In the French Revolution, we see for the first time that plan in operation which has been carried on right up to the present moment — the systematic attempt to create grievances in order to exploit them.
— Nesta Helen Webster, World Revolution
Upheaval, revolt, and rebellion are as old as the very power men have wielded over other men throughout history. When tyrants once too often tread on their subjects, the oppressed masses will spring up from their coiled state, produce their fangs of displeasure, and brutally rid themselves of the tyrants. Social turmoil has thus always been the fruit of malcontent and the yoke of tyranny becoming too heavy to bear. With the French Revolution we find that, for the first time in history, there was a large-scale organized method involved in igniting the people’s displeasure with the nobility.
This newly emerging form of social engineering used cloak-and-dagger-style tactics to deceive and instigate hatred and fuel the fiery flames of revolt. With careful planning and oblique orchestration, the dark agents of Illuminized Freemasonry (Freemasonry after the adoption of Illuminati mystery teachings) brewed an execrable elixir of chaos and administered it to the useful gawks populating the masses. This bewitching revolutionary broth, poured down the ears of the commoners, summoned from the diabolical depths of society something that would become known to history as the “Great Fear”.
Leading up to the culmination of societal pressure, the Freemasons of France infiltrated the National Assembly and made sure it implemented a whole slew of measures to prepare the masses for the exact day the revolt was to start.
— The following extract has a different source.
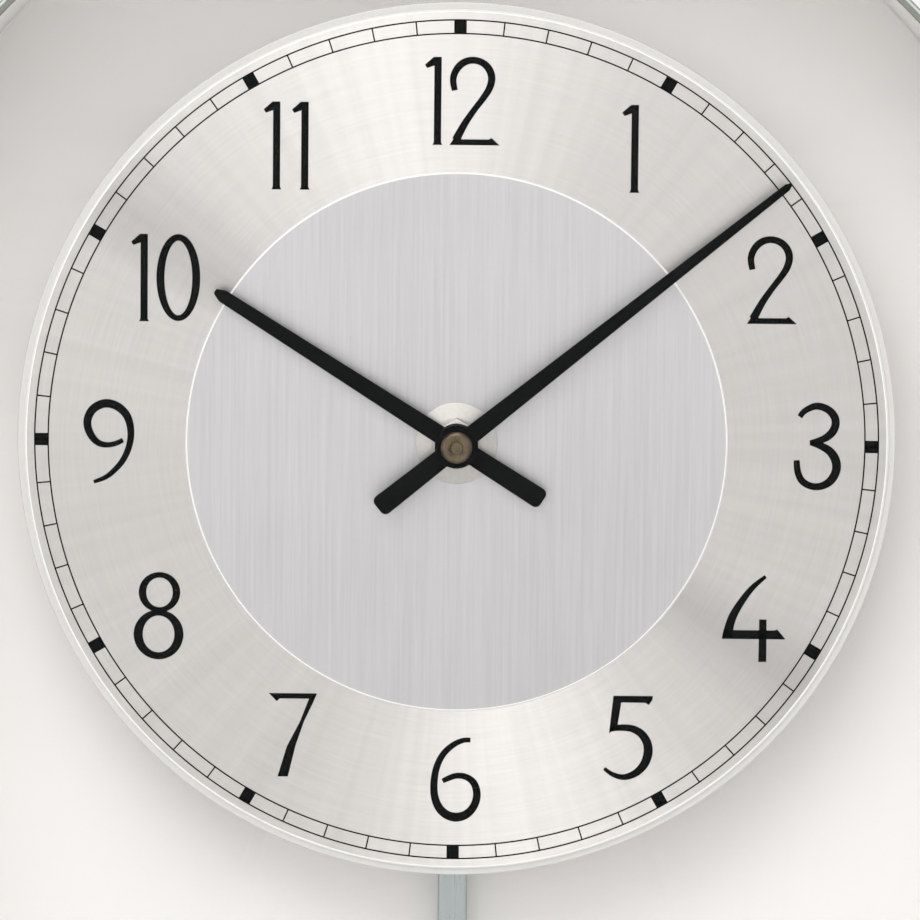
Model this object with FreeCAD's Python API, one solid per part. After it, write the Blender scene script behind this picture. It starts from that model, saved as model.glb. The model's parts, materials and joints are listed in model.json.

Especially the peasants were targeted with laws and taxes that lay heavy upon them. There were game laws called capitaineries, which stated that crops could be trampled down in the royal hunt. Game was allowed to destroy the crops, and peasants had no rights to hunt, so they could do naught against it. There was a salt tax called gabelle, a law that forced labor called corvée, and many more such repressions. All attempts at reforms were stifled by the Freemasons to aggravate the hatred of the peasants.
We must realize, however, that the king and aristocracy were not unwilling to ease the plight of the commoners. The ideological works of Jean-Jaques Rousseau had brought them to see that the situation of the peasants and working class was morally unjust. But Freemasonry, which controlled the Third Estate in the assembly (tiers état), was not content with this. They were not going to let the king enact reforms. They aimed for the absolute destruction of the king, nobility, and church, and they were intent on utilizing the popular masses as their tool.
This explanation seems the more probable when we remember that the plan of the lodges even before they became illuminized had been “to make a revolution for the benefit of the bourgeoisie with the people as instruments” (N. H. Webster, World Revolution).
Like a septic wound, they polluted the blood of society with their concerted efforts to create hardship for the peasants and workers. The agents provocateur stealthily, working towards the zenith of their seditious scheme, planned for the 22nd of July 1789. On this fateful day, in towns and villages all over France, the surreptitious announcement was made, by “representatives of the king,” that brigands were on the march and that all good citizens were to take up arms. These skulking messengers of mayhem often wielded faux official placards stating that the message to burn the chateaux was from none other than King Louis XVI himself. The king was alleged to have called for the “burning of all chateaux but his own.” The commoners who had grown so disgruntled by the arrogance of the nobility were easily prodded into taking up all the arms they could muster and embark on a tour of rampage. So, the dark agents that fomented the uprising got exactly what they desired. The populace had been armed and mobilized and made to revolt against law and order, a hallmark that would become indicative of all social revolutions to come.
You thought the Revolution ended in France, and the Revolution in France was only the first attempt of the Jacobins. In the desires of a terrible and formidable sect, you have only reached the first stage of the plans it has formed for that general Revolution which is to overthrow all thrones, all altars, annihilate all property, efface all law, and end by dissolving all society.